5. Keep your expenses down. In the beginning we sent everything by airmail, but when at the end of the year we calculated what our expenses had actually been used on, we realized that this item ate the largest part by far of our potential profits. The conclusion is that you should not only be cost-conscious when there’s a crisis; you must be cost-conscious every day, all the time. Even if you don’t have an aggressive competitor right behind you, you must act as if you do.

6. Notwithstanding the above, we learned that if you, like us, achieve global distribution and travel a great deal, then it pays to fly business class, as you can get a good night’s sleep. It saves time and hotel expenses, and most airports have showers.

7. I know that network effects in parts of the software and media industries may make it unnecessary to protect all of its intellectual property. However, in other industries—like ours—there are hardly any network effects, and therefore you must protect your intellectual property quickly and efficiently. We only learned this along the way, but now we are masters of it. However, our lives would have been easier if we had fully understood this from the start.

8. Don’t give the most prominent titles to the first people you recruit. If you do, you’ll have a problem if you, like us, become much larger and can recruit more experienced and competent people later.

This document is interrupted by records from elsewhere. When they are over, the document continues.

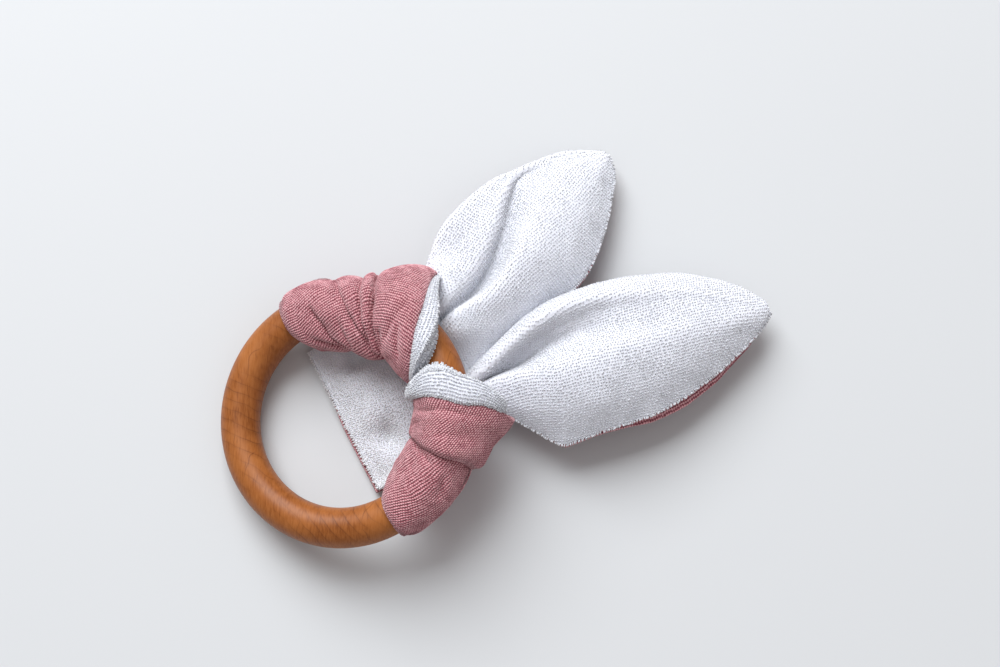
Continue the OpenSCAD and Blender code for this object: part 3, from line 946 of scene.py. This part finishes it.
def cuff_piece(name, inner_edge, outer_edge, shape, lift, tuck, seed, nodes):
    """Rolled terry band between the muslin's edge and the gap, with its pile. lift is the height of the
    roll, and tuck draws its outer side in behind the muslin."""
    rows, cols = 26, 300
    s = np.linspace(0, 1, rows)
    rising = outer_edge(TOP)[0] > inner_edge(TOP)[0]
    mean = inner_edge(TOP)[0] * (1 - s) + outer_edge(TOP)[0] * s
    out, inward, top, bottom, droop = shape(mean)
    x, z, angle = section(out, inward, top, bottom, droop, cols)
    theta = inner_edge(angle) * (1 - s[:, None]) + outer_edge(angle) * s[:, None]
    x = np.where(x > 0, x / out[:, None] * shape(theta)[0], x)
    signed = np.where(angle > 180, angle - 360, angle)
    x = x - tuck * smooth((36 - signed) / 20) * smooth((signed + 80) / 30)
    n2 = tube_normals(x, z)
    width = np.abs(outer_edge(angle) - inner_edge(angle)) * DEGREE * (ring_radius + x)
    roll = np.clip(1 - np.abs(2 * s[:, None] - 1) ** 3.2, 0, 1) ** 0.6
    h = lift * roll * np.clip(width / 5, 0.25, 1) - 0.2
    x, z = x + n2[..., 0] * h, z + n2[..., 1] * h
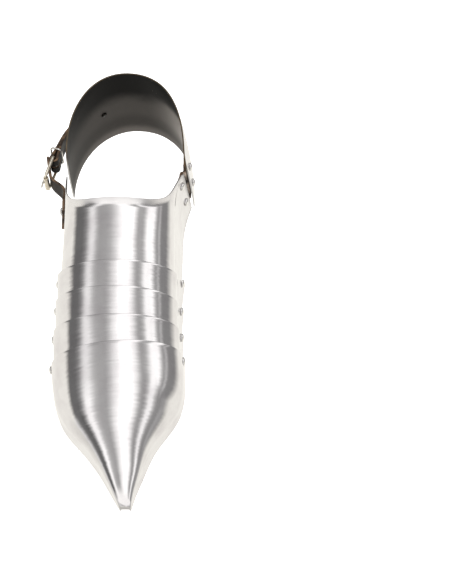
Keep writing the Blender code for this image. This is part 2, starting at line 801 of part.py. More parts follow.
def roller_mesh(name):
    """A sleeve round the front bar, between the frame's corners."""
    half = frame_half_rise - BUCKLE_CORNER_RADIUS - CLEARANCE
    bore = BUCKLE_WIRE + CLEARANCE
    work = bmesh.new()
    sides = 12
    rings = []
    for radius, height in ((ROLLER_RADIUS, half), (ROLLER_RADIUS, -half), (bore, -half), (bore, half)):
        ring = []
        for i in range(sides):
            angle = math.tau * i / sides
            flat = Vector((math.cos(angle) * radius, math.sin(angle) * radius, height))
            ring.append(work.verts.new(roller_bar + flat))
        rings.append(ring)
    for a, b in zip(rings, rings[1:] + rings[:1]):
        for i in range(sides):
            j = (i + 1) % sides
            work.faces.new((a[i], b[i], b[j], a[j]))
    return mesh_from(name, work)


add_piece(roller_mesh("buckle_roller"), ROLLER_BRASS, sabaton, NONE)

hook = BUCKLE_WIRE + CLEARANCE + PRONG_RADIUS
prong_path = []
for angle in spread(-150.0, 90.0, 8):
    a = math.radians(angle)
    prong_path.append(heel_bar + buckle_run * math.cos(a) * hook + buckle_out * math.sin(a) * hook)
prong_rest = roller_bar + buckle_out * (ROLLER_RADIUS + PRONG_RADIUS + CLEARANCE)
prong_tip = prong_rest - buckle_run * PRONG_OVERHANG - buckle_out * (PRONG_OVERHANG * 0.1)
prong_path += [prong_path[-1].lerp(prong_rest, share) for share in (0.2, 0.4, 0.6, 0.8, 1.0)]
prong_path.append(prong_tip)
add_piece(tube_mesh("buckle_prong", prong_path, PRONG_RADIUS, 6, False), BUCKLE_METAL, sabaton, NONE)


# Billet strap: riveted to the instep plate, under the roller, out between the bars and over the heel bar
def wall_line(along, level, lift):
    girth = girth_at_level(along, level, -1.0)
    return tunnel_point(along, girth) + tunnel_normal(along, girth) * lift


strap_low = STRAP_LEVEL - STRAP_WIDTH / 2.0
strap_high = STRAP_LEVEL + STRAP_WIDTH / 2.0
lie = CLEARANCE * 2.0 + STRAP / 2.0
over_fold = BUCKLE_WIRE + CLEARANCE * 3.0 + STRAP * 1.5
under_roller = ROLLER_RADIUS + STRAP / 2.0 + ROLLER_SLACK
free_way = [
    roller_bar + buckle_run * 0.001 - buckle_out * under_roller,
    roller_bar + buckle_run * (BUCKLE_LENGTH * 0.42),
    heel_bar + buckle_out * (over_fold + CLEARANCE),
    heel_bar + buckle_run * BILLET_TAIL + buckle_out * (over_fold + CLEARANCE * 3.0),
]
lines = []
for level in (strap_low, strap_high):
    points = [wall_line(along, level, lie) for along in spread(BILLET_FRONT_ALONG, BILLET_LEAVES_ALONG, 3)]
    points += [side_point(p.x, p.y, level) for p in free_way]
    lines.append(curve_through(points, 3))
billet = add_piece(band_mesh("billet_strap", lines[0], lines[1], STRAP), BLACK_LEATHER, sabaton, NONE)
cut_with(billet, tube_mesh("billet_hole", prong_path[8:], PRONG_RADIUS + CLEARANCE, 8, False), NONE, (0.0, 0.0, 0.0))

billet_girth = girth_at_level(BILLET_RIVET_ALONG, STRAP_LEVEL, -1.0)
billet_out = tunnel_normal(BILLET_RIVET_ALONG, billet_girth)
billet_face = wall_line(BILLET_RIVET_ALONG, STRAP_LEVEL, lie + STRAP / 2.0)
billet_spot = Spot(billet_face, billet_out)
add_rivet("billet_rivet", billet_spot, CLEARANCE * 2.0 + STRAP + STEEL, sabaton)
drill(billet, billet_spot)
drill(instep, billet_spot)


# Buckle strap: riveted to the cup, forward to the heel bar, round it and back over itself to the rivet
def cup_line(turn, level, lift):
    spot = cup_spot(turn, 0.0, level)
    return spot.place + spot.out * lift


near_layer = CLEARANCE * 2.0 + STRAP / 2.0
far_layer = near_layer + STRAP + CLEARANCE
fold = BUCKLE_WIRE + CLEARANCE * 2.0 + STRAP / 2.0
lines = []
for level in (strap_low, strap_high):
    inner_points = [cup_line(-turn, level, near_layer) for turn in (ANCHOR_ANGLE, ANCHOR_RIVET_ANGLE, ANCHOR_LEAVES_ANGLE)]
    outer_points = [cup_line(-turn, level, far_layer) for turn in (ANCHOR_LEAVES_ANGLE, ANCHOR_RIVET_ANGLE, ANCHOR_ANGLE)]
    middle = side_point(heel_bar_side + SWAY_STANDOFF, SWAY_ALONG, level)
    across = Vector((math.cos(math.radians(SWAY_TURN)), math.sin(math.radians(SWAY_TURN)), 0.0))
    half_gap = (STRAP + CLEARANCE) / 2.0
    bar = side_point(heel_bar.x, heel_bar.y, level)
    behind = FOLD_LENGTH
    inner_points.append(middle + across * half_gap)
    inner_points.append(bar + buckle_run * behind - buckle_out * (fold * 0.75))
    outer_points.insert(0, middle - across * half_gap)
    outer_points.insert(0, bar + buckle_run * behind + buckle_out * (fold * 0.75))
    bend = []
    for angle in spread(-90.0, 90.0, 6):
        a = math.radians(angle)
        bend.append(bar - buckle_run * (math.cos(a) * fold) + buckle_out * (math.sin(a) * fold))
    approach = curve_through(inner_points + bend[:1], 3)
    leave = curve_through(bend[-1:] + outer_points, 3)
    lines.append(approach + bend[1:-1] + leave)
strap = add_piece(band_mesh("buckle_strap", lines[0], lines[1], STRAP), BLACK_LEATHER, sabaton, NONE)
slot_half = PRONG_RADIUS + CLEARANCE
slot_low = side_point(heel_bar_side - SLOT_REACH, HEEL_BAR_ALONG - SLOT_REACH, STRAP_LEVEL - slot_half)
slot_high = side_point(heel_bar_side + SLOT_REACH, HEEL_BAR_ALONG + SLOT_REACH, STRAP_LEVEL + slot_half)
cut_with(strap, box_mesh("buckle_strap_slot", slot_low, slot_high), NONE, (0.0, 0.0, 0.0))
anchor_turn = -ANCHOR_RIVET_ANGLE
anchor = cup_spot(anchor_turn, 0.0, STRAP_LEVEL)
anchor_spot = Spot(anchor.place + anchor.out * (far_layer + STRAP / 2.0), anchor.out)
add_rivet("buckle_strap_rivet", anchor_spot, far_layer + STRAP / 2.0 + STEEL, sabaton)
drill(strap, anchor_spot)
drill(cup, anchor_spot)


# Keeper: a thin wire loop round the doubled strap, with room for the billet's end
keeper_half_rise = STRAP_WIDTH / 2.0 + CLEARANCE + KEEPER_WIRE + KEEPER_SLACK
stack_half = fold * 0.75 + STRAP / 2.0
keeper_half_run = stack_half + KEEPER_WIRE + KEEPER_SLACK + KEEPER_ROOM / 2.0
keeper_centre = heel_bar + buckle_run * FOLD_LENGTH + buckle_out * (KEEPER_ROOM / 2.0)
keeper_path = rounded_loop(
    keeper_centre,
    buckle_out,
    upright,
    keeper_half_run,
    keeper_half_rise,
    KEEPER_CORNER_RADIUS,
    3,
)
add_piece(tube_mesh("keeper_loop", keeper_path, KEEPER_WIRE, 6, True), BUCKLE_METAL, sabaton, NONE)

low = Vector([min(p[axis] for p in corners) for axis in range(3)])
high = Vector([max(p[axis] for p in corners) for axis in range(3)])
middle = (low + high) / 2.0
sabaton.location = (-middle.x, -middle.y, -low.z)
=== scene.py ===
import math
from collections import namedtuple

import bmesh
import bpy
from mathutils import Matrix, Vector


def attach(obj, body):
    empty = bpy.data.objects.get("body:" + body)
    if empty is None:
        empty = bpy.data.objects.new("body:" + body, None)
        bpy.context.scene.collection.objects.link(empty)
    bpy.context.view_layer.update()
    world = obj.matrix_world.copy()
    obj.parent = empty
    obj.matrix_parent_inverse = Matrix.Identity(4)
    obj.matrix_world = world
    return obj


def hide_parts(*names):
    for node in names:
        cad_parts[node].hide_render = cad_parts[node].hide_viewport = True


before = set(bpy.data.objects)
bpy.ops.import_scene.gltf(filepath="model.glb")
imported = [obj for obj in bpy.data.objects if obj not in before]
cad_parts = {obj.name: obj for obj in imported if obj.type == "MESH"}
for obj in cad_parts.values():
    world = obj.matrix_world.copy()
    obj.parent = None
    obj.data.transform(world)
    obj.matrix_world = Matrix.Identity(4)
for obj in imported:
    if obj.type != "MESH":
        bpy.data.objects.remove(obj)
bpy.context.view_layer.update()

# The view: the sabaton seen from above its toe, a little to its inner side, as it stands on a pale
# floor. The plates are laid out from the toe tip, so everything is moved by the same small offset.
TOE_TIP = Vector((0.015699, -0.186193, 0.0))
AIM = TOE_TIP + Vector((0.0787, 0.19985, 0.0))
VIEW_HEIGHT = 60.0
VIEW_DISTANCE = 1.2
LENS = 85.95


def new_object(name, data):
    obj = bpy.data.objects.new(name, data)
    bpy.context.scene.collection.objects.link(obj)
    return obj


camera_data = bpy.data.cameras.new("camera")
camera_data.lens = LENS
camera = new_object("camera", camera_data)
lean = math.radians(VIEW_HEIGHT)
camera.location = AIM + Vector((0.0, -math.cos(lean), math.sin(lean))) * VIEW_DISTANCE
camera.rotation_euler = (AIM - camera.location).to_track_quat("-Z", "Y").to_euler()
bpy.context.scene.camera = camera


# The studio: a pale lit floor, which lies lower than the part so that the toe can bend down, and soft
# boxes hung along the foot, which the polished steel mirrors. The world holds them as bands round the
# foot's long axis, in one set over the foot and one over the toe, with a box ahead and a dim room behind.
FLOOR_SIZE = 20.0
FLOOR_DROP = 0.058
FLOOR_COLOUR = (0.92, 0.92, 0.915, 1.0)
FLOOR_CLOUD = (0.90, 0.90, 0.90, 1.0)
FLOOR_GLOW = 0.84
FLOOR_MOTTLE = (1.2, 2.0, 0.5)
FLOOR_ROUGHNESS = 0.8
SOFT_BOX_SIZE = 2.4
SOFT_BOX_POWER = 31.0
SOFT_BOX_PLACE = (0.2, -0.2, 1.9)
BOX_TINT = (1.0, 0.985, 0.975)
FLOOR_TINT = (1.02, 0.995, 0.93)
FLOOR_BANDS = ((-180.0, 1.0), (-87.0, 1.0), (106.0, 1.0), (180.0, 1.0))
BOX_BANDS = (
    (-78.0, 0.17), (-64.0, 0.18), (-58.0, 0.29), (-54.0, 0.52), (-50.0, 0.87), (-46.0, 1.02), (-42.0, 0.97),
    (-38.0, 0.72), (-34.0, 0.51), (-29.0, 0.43), (-17.0, 0.46), (-10.0, 0.57), (-5.0, 0.78), (3.0, 1.24),
    (10.0, 1.42), (28.0, 1.42), (33.0, 0.92), (38.0, 0.50), (47.0, 0.49), (51.0, 0.80), (55.0, 1.32),
    (66.0, 1.34), (71.0, 0.60), (74.0, 0.33), (78.0, 0.66), (81.0, 0.29), (93.0, 0.28),
)
TOE_BANDS = (
    (-100.0, 1.0), (-88.0, 0.82), (-80.0, 0.42), (-74.0, 0.19), (-62.0, 0.14), (-57.0, 0.24),
    (-52.0, 0.60), (-47.0, 1.22), (-40.0, 1.28), (-36.0, 0.96), (-31.0, 0.62), (-25.0, 0.49),
    (-15.0, 0.44), (-10.0, 0.66), (-6.0, 1.02), (1.0, 1.42), (17.0, 1.42), (23.0, 1.08),
    (27.0, 0.72), (31.0, 0.45), (36.0, 0.38), (41.0, 0.60), (46.0, 1.15), (52.0, 1.15),
    (57.0, 0.60), (63.0, 0.34), (70.0, 0.31), (78.0, 0.43), (90.0, 0.37), (99.0, 0.68),
    (107.0, 1.0),
)
TOE_FLOOR_ANGLE = 95.0
TOE_OUTER = (-0.24, -0.35)
TOE_INNER = (-0.10, -0.30)
GATHER_FROM = 0.04
GATHER_OUTER = 0.45
GATHER_OUTER_LEAST = 0.0
GATHER_INNER = 0.6
GATHER_INNER_LEAST = -0.24
FRONT_BOX = (-0.55, -0.68)
FRONT_BOX_HEIGHT = (0.0, 0.2)
FRONT_LEVEL = (1.25, 1.23, 1.20, 1.0)
FRONT_FLOOR = (-0.15, -0.65)
FRONT_FLOOR_DEPTH = (-0.02, -0.12)
FRONT_FLOOR_LEVEL = 0.62
REAR_DIM = (0.60, 0.80)
REAR_DIM_HEIGHT = (-0.5, -0.2)
REAR_LEVEL = 0.30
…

9. There are many disadvantages to being a small company, but one advantage may be that you can act with the speed of lightning. For example, do not let emails go unanswered for several days. Reply to everything at lightning speed. Use your smartphone for this if you’re not at your computer. And send, for example, minutes of meetings to participants within an hour of the end of the meeting.

10. There will never be a time in your life when the personal risk of starting a company is smaller than when you’re a student. As a student you have no large recurring expenses, no family responsibilities, and no CV that can be ruined. If things go awry, you can just finish your studies and get on with a traditional career. If it goes well, it’ll probably be hectic, but also great fun.